Als ich in E&Ewald (Aus dem Schilfdickicht des Jordan. E&E 7 (2002), S.23-26) diese Frage besprochen habe, habe ich mich Joachim Jeremias angeschlossen, der (wenn er auch der Lallform-These beipflichtet) darin eine analoge Bildung zu imma – Mutter erkennt.
Als dieses Wort in den Meßtexten des heutigen Sonntags auftaucht, habe ich weiter Gelegenheit, darüber nachzudenken. Dabei kommt mir eine zweite Analogie in den Sinn, die bei der Entstehung dieser Form nicht minder bedeutsam gewesen sein könnte.

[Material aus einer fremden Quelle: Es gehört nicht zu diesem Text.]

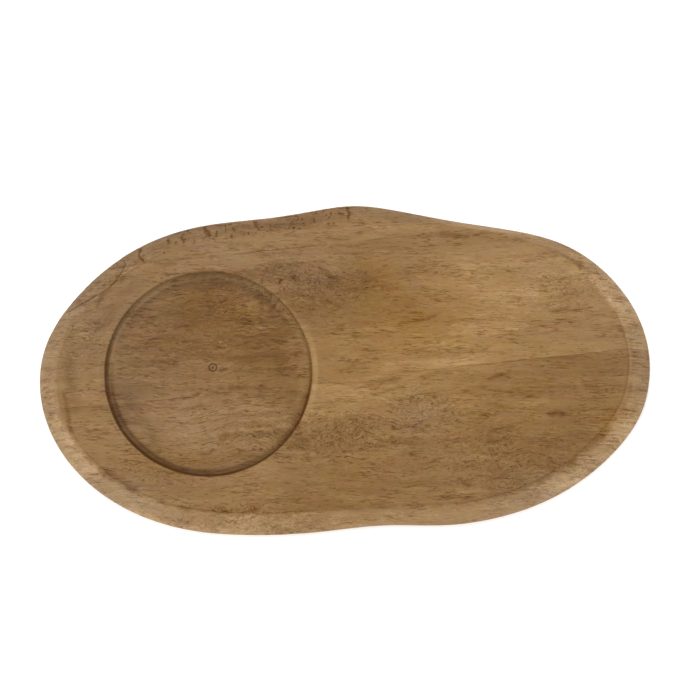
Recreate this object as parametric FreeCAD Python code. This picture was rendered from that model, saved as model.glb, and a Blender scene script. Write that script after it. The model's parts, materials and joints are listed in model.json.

Rabb- bedeutet „viel“ und dann auch „stark, mächtig“. Im Arabischen bedeutet es auch „Herr“, im Späthebräischen und Aramäischen „Meister“. In dieser Bedeutung wird es oft mit dem Possessivsuffix der 1. P. Sg. verbunden: rabbî, im Jiddischen stehen für die Religionsgelehrten die Form mit diesem Suffix und die ohne es nebeneinander: Row und Rebbe.
Der aramäische Status emphaticus dieses Wortes ist natürlich rabba. Rabba und daneben aba: das könnte dazu beigetragen haben, dieses letztere Wort, das ja auch als ehrende Anrede geistlicher Persönlichkeiten benutzt wurde (J. Jeremias erwähnt es, Jesus spielt darauf an: Matth. 23, 9), anzugleichen zu abba.